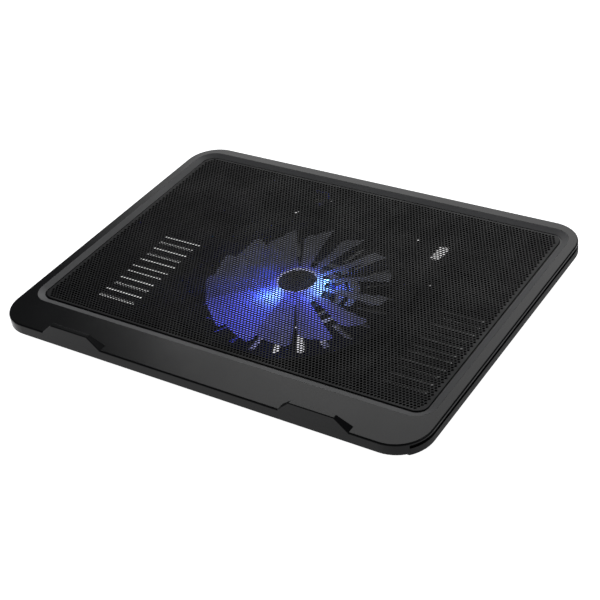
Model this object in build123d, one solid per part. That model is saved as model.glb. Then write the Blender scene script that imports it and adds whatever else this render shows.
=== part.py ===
from build123d import *
import math
import os

# Laptop cooling pad: a moulded tray with a bezel and a perforated deck, one
# 140 mm class fan under the deck, two fold-out rear legs, a USB inlet and a
# slide switch on the rear wall.
# Frame: millimetres, +Z up, Z = 0 on the surface the feet rest on, X along
# the long side, -Y at the user's side, where the two stops stand.

# ---------------------------------------------------------------- sizes
W, D = 355.0, 272.0            # outline of the pad
R_OUT = 26.0                   # outline corner radius
Z_PLATE = 2.5                  # underside of the tray
T_PLATE = 2.2                  # tray wall
Z_RIM = 14.0                   # underside of the rim
Z_APRON = 15.4                 # underside of the bezel's front apron
Z_GROOVE = 19.7                # top of the rim's outer face, foot of the seam groove
Z_SEAM = 22.4                  # bezel sits here
Z_TOP = 24.0                   # bezel top
T_RIM = 3.4                    # rim wall
T_APRON = 1.8                  # front apron of the bezel
Y_APRON = -128.4               # the apron ends half way round the front corners
BELLY_SIDE, BELLY_FRONT = 14.0, 20.0     # inset of the tray's flat bottom
BELLY_REAR = 2.0

# deck opening: slope, then the channel the sheet drops into
WIN_X = 164.6                  # half width of the channel's outer wall
WIN_Y0, WIN_Y1 = -99.9, 122.7
WIN_R = 10.0
SLOPE = 5.2                    # width of the sloped ring
SLOPE_DROP = 1.8
LEDGE_Z0, LEDGE_Z1 = 19.3, 21.9
LEDGE_IN = 7.5
LEDGE_OUT = 3.2                # the ledge ring runs this far under the slope
MESH_X = 163.4
MESH_Y0, MESH_Y1 = -98.7, 121.5
MESH_R = 8.8
MESH_TOP = 22.7               # the sheet is 0.8 thick and lies on the ledge

# front stops
STOP_X = (-102.8, 102.8)
STOP_BASE, STOP_TOP, STOP_H = 54.2, 34.3, 9.0
STOP_T0, STOP_T1 = 7.0, 3.6    # thickness at the root and at the top

# fan
FX, FY = 2.0, 2.0              # fan axis
FAN_OPEN = 47.4                # round opening in the tray floor
N_RAYS, RAY_W = 24, 5.4        # radial slots round it
RAY_R0, RAY_R1 = 48.6, 73.2
HUB_PLATE = 28.0
N_BLADES = 14
R_TIP = 70.0
BLADE_Z0, BLADE_Z1 = 7.8, 18.4
DUCT_R, DUCT_T, DUCT_Z = 88.0, 1.6, 12.0
DUCT_Y = 83.0
SHAFT_R = 1.5
LED_ANGLES = (-128.0, 50.0)
LEAD_A = 116.0                 # spoke that carries the fan lead

# floor slots
SLOT_X0, SLOT_X1, SLOT_W = 109.0, 144.5, 3.1
SLOT_PITCH, SLOT_Y0, N_SLOTS = 8.6, -58.7, 11
T_THIN = 1.0                   # floor thickness round the slots and small holes

# legs
LEG_X = 112.0                  # centre of each leg
LEG_W, LEG_LEN, LEG_T = 36.0, 42.0, 4.4
HINGE_Y, HINGE_Z = 112.0, 5.1
LEG_PIN_R = 1.5

# rear electrics
PCB_X0, PCB_X1, PCB_Y0, PCB_Y1 = -62.0, -18.0, 106.0, 130.6
PCB_Z, PCB_T = 6.5, 1.6
USB_X, SW_X = -48.0, -27.0
USB_W, USB_H = 14.4, 6.8

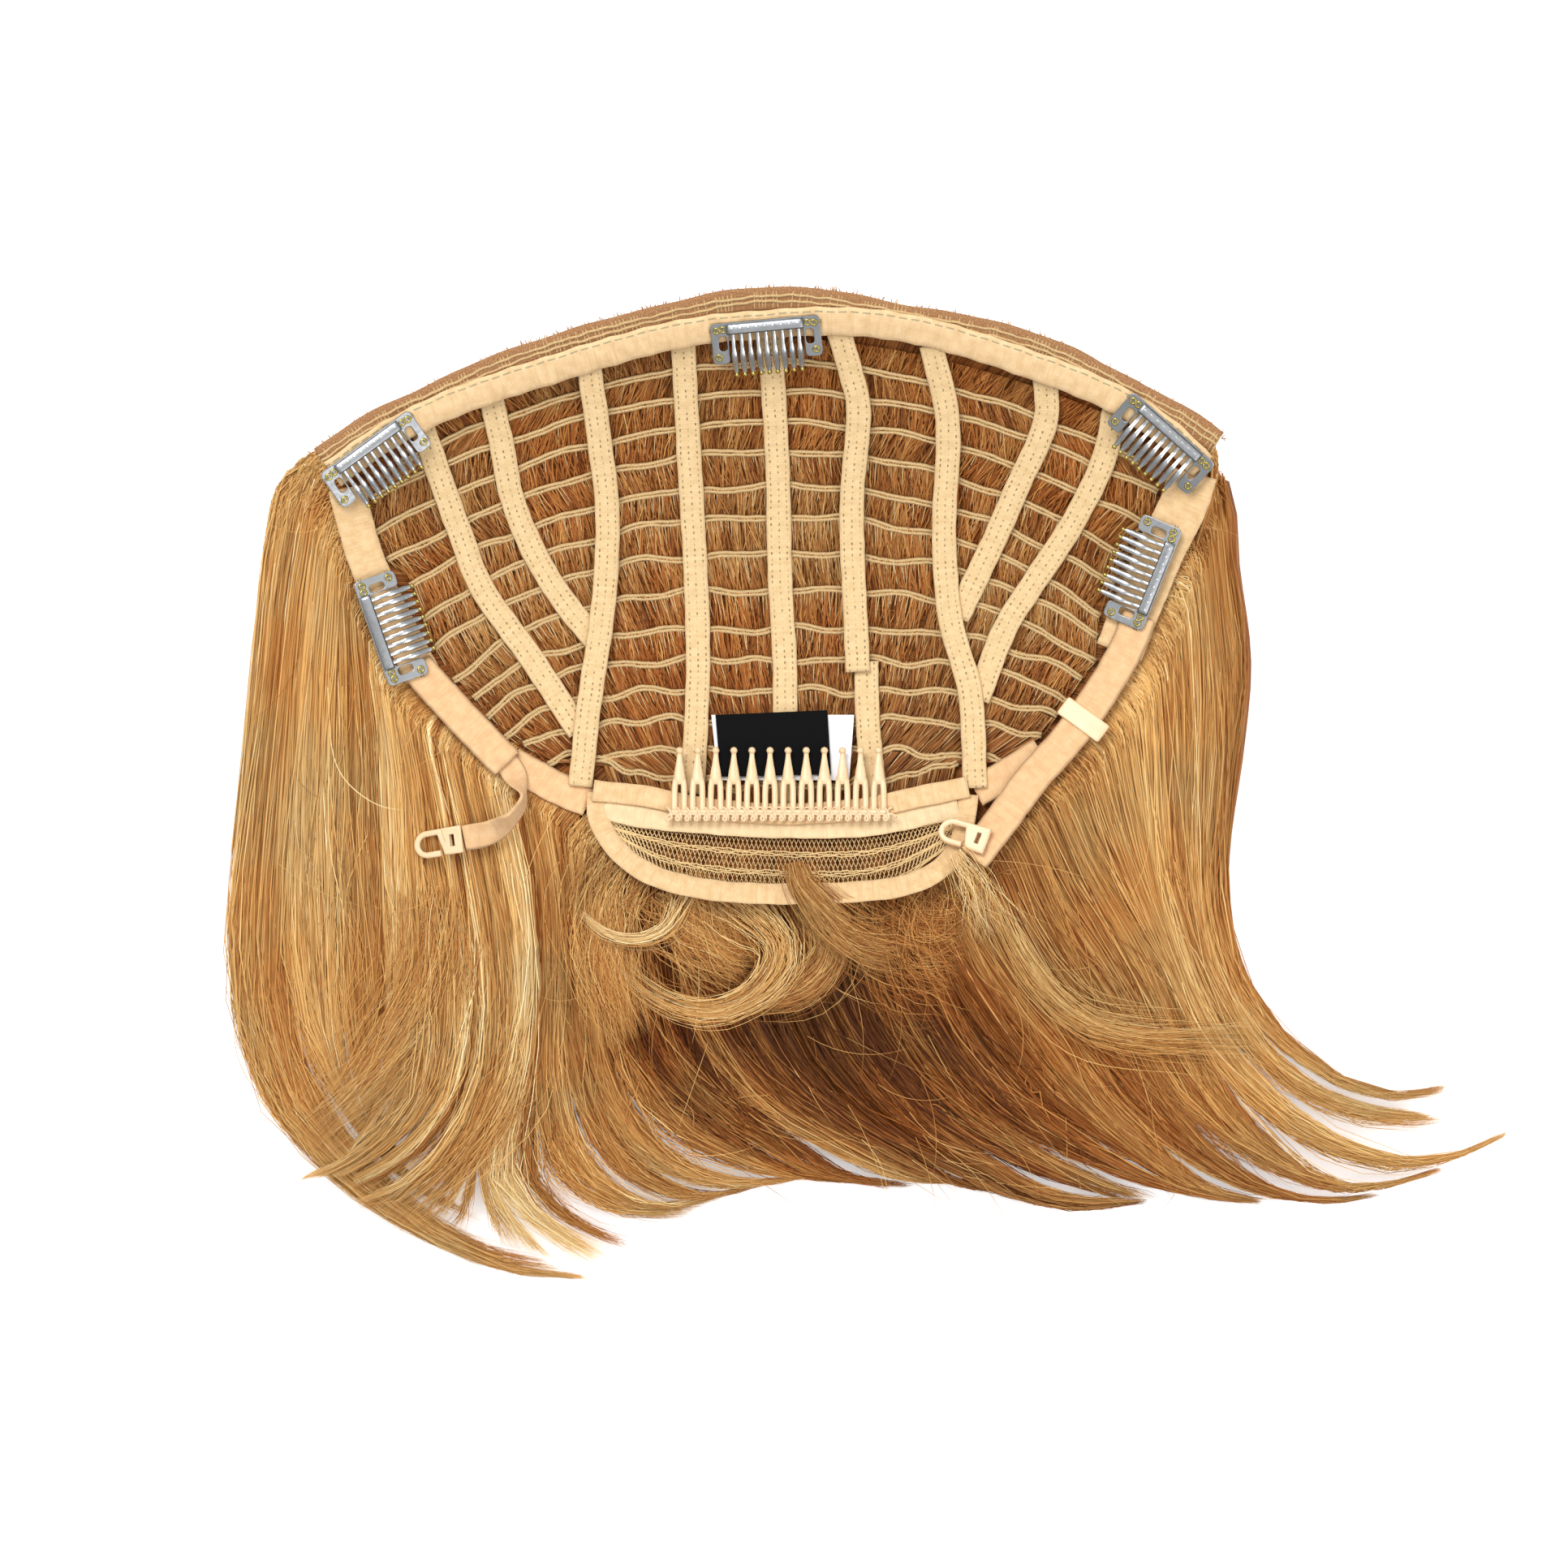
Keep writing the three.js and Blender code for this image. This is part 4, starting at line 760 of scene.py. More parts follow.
# The free hair. Each guide starts at the cap and runs on in shares of the hair's length, from the left ear
# round by the nape to the right ear.
GUIDES = [
    {"root": (-1.014, 0.336), "tone": 0.59, "run": [
        (-0.047, -0.044), (-0.067, -0.144), (-0.077, -0.264), (-0.1, -0.504), (-0.108, -0.66),
        (-0.072, -0.8), (0.048, -0.93), (0.218, -1.012), (0.333, -1.024)]},
    {"root": (-1.0, 0.289), "tone": 0.57, "run": [
        (-0.03, -0.11), (-0.045, -0.23), (-0.06, -0.42), (-0.07, -0.61), (-0.055, -0.71), (-0.015, -0.8),
        (0.14, -0.94), (0.24, -0.98), (0.3, -0.985)]},
    {"root": (-0.964, 0.206), "tone": 0.58, "run": [
        (-0.02, -0.11), (-0.03, -0.25), (-0.035, -0.4), (-0.035, -0.53), (-0.025, -0.64), (0.01, -0.73),
        (0.06, -0.79)]},
    {"root": (-0.928, 0.11), "tone": 0.57, "run": [
        (0, -0.13), (0, -0.28), (0.005, -0.43), (0.01, -0.56), (0.025, -0.66), (0.06, -0.72)]},
    {"root": (-0.856, -0.041), "tone": 0.56, "run": [
        (0.01, -0.12), (0.015, -0.27), (0.02, -0.42), (0.01, -0.52), (-0.04, -0.585), (-0.1, -0.62),
        (-0.122, -0.627)]},
    {"root": (-0.785, -0.096), "tone": 0.59, "run": [
        (0.015, -0.13), (0.03, -0.25), (0.04, -0.37), (0.025, -0.47), (-0.03, -0.54), (-0.09, -0.58)]},
    {"root": (-0.713, -0.138), "tone": 0.6, "run": [
        (0.02, -0.13), (0.04, -0.25), (0.045, -0.36), (0.03, -0.45), (-0.015, -0.53), (-0.07, -0.575),
        (-0.122, -0.59)]},
    {"root": (-0.605, -0.206), "tone": 0.63, "run": [
        (0.02, -0.13), (0.03, -0.25), (0.02, -0.35), (-0.01, -0.45), (-0.02, -0.49), (0.005, -0.54),
        (0.05, -0.58), (0.102, -0.618)]},
    {"root": (-0.497, -0.261), "tone": 0.47, "run": [
        (0.01, -0.11), (0.01, -0.23), (0.01, -0.33), (0.03, -0.41), (0.07, -0.465), (0.142, -0.497),
        (0.192, -0.489), (0.23, -0.476)]},
    {"root": (-0.425, -0.358), "tone": 0.38, "run": [
        (0.015, -0.12), (0.025, -0.23), (0.06, -0.31), (0.11, -0.36), (0.18, -0.39), (0.267, -0.392),
        (0.305, -0.385)]},
    {"root": (-0.3, -0.399), "tone": 0.27, "run": [
        (0.01, -0.11), (0.04, -0.21), (0.1, -0.28), (0.16, -0.32), (0.21, -0.355), (0.308, -0.376)]},
    {"root": (-0.156, -0.426), "tone": 0.21, "run": [
        (0.01, -0.1), (0.05, -0.19), (0.11, -0.25), (0.17, -0.29), (0.243, -0.331), (0.29, -0.348),
        (0.362, -0.348)]},
    {"root": (0.005, -0.426), "tone": 0.18, "run": [
        (0.015, -0.1), (0.05, -0.19), (0.11, -0.26), (0.18, -0.31), (0.25, -0.34), (0.303, -0.37),
        (0.37, -0.384), (0.46, -0.374)]},
    {"root": (0.149, -0.426), "tone": 0.19, "run": [
        (0.02, -0.1), (0.06, -0.18), (0.12, -0.25), (0.19, -0.3), (0.27, -0.34), (0.34, -0.37)]},
    {"root": (0.275, -0.426), "tone": 0.23, "run": [
        (0.03, -0.09), (0.08, -0.18), (0.14, -0.25), (0.21, -0.3), (0.29, -0.34), (0.37, -0.365),
        (0.45, -0.375)]},
    {"root": (0.382, -0.413), "tone": 0.28, "run": [
        (0.035, -0.08), (0.09, -0.16), (0.15, -0.24), (0.226, -0.313), (0.287, -0.362), (0.36, -0.384)]},
    {"root": (0.49, -0.358), "tone": 0.35, "run": [
        (0.04, -0.09), (0.09, -0.17), (0.14, -0.232), (0.194, -0.309), (0.26, -0.37), (0.33, -0.41),
        (0.414, -0.424), (0.47, -0.417)]},
    {"root": (0.634, -0.22), "tone": 0.42, "run": [
        (0.04, -0.09), (0.081, -0.16), (0.125, -0.234), (0.169, -0.332), (0.224, -0.409), (0.279, -0.459),
        (0.334, -0.492), (0.389, -0.505), (0.482, -0.48)]},
    {"root": (0.795, -0.041), "tone": 0.68, "run": [
        (0.02, -0.12), (0.024, -0.199), (0.035, -0.281), (0.063, -0.364), (0.101, -0.446), (0.145, -0.501),
        (0.205, -0.55), (0.271, -0.583), (0.342, -0.602), (0.408, -0.594), (0.468, -0.567)]},
    {"root": (0.903, 0.138), "tone": 0.52, "run": [
        (0.02, -0.15), (0.018, -0.3), (0.02, -0.4), (0.04, -0.49), (0.08, -0.57), (0.14, -0.63),
        (0.22, -0.665), (0.299, -0.678)]},
    {"root": (0.971, 0.289), "tone": 0.42, "run": [
        (0.017, -0.11), (0.032, -0.22), (0.025, -0.329), (0.012, -0.439), (0.014, -0.521), (0.03, -0.604),
        (0.069, -0.67), (0.124, -0.719), (0.179, -0.752), (0.233, -0.763), (0.291, -0.752)]},
]
GUIDE_STEPS = 64
LAST_GUIDE = len(GUIDES) - 1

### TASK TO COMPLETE
Produce the lines from the top of the listing through the "# the long side, -Y" line exactly as they appear, with no additional output.

### TASK OUTPUT
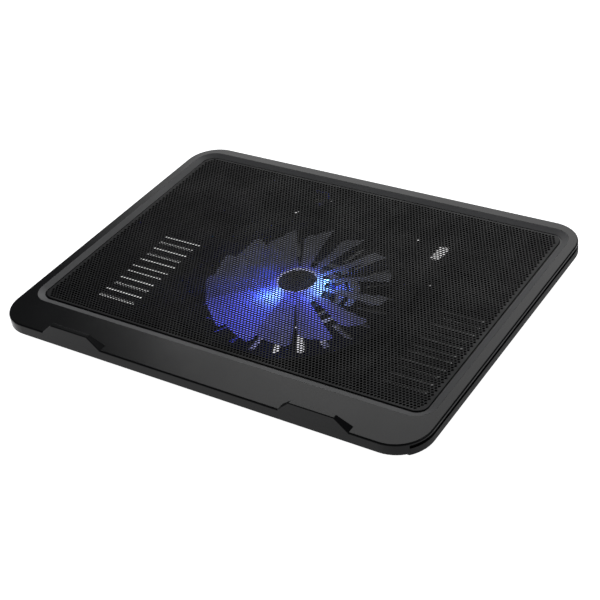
Model this object in build123d, one solid per part. That model is saved as model.glb. Then write the Blender scene script that imports it and adds whatever else this render shows.
=== part.py ===
from build123d import *
import math
import os

# Laptop cooling pad: a moulded tray with a bezel and a perforated deck, one
# 140 mm class fan under the deck, two fold-out rear legs, a USB inlet and a
# slide switch on the rear wall.
# Frame: millimetres, +Z up, Z = 0 on the surface the feet rest on, X along
# the long side, -Y at the user's side, where the two stops stand.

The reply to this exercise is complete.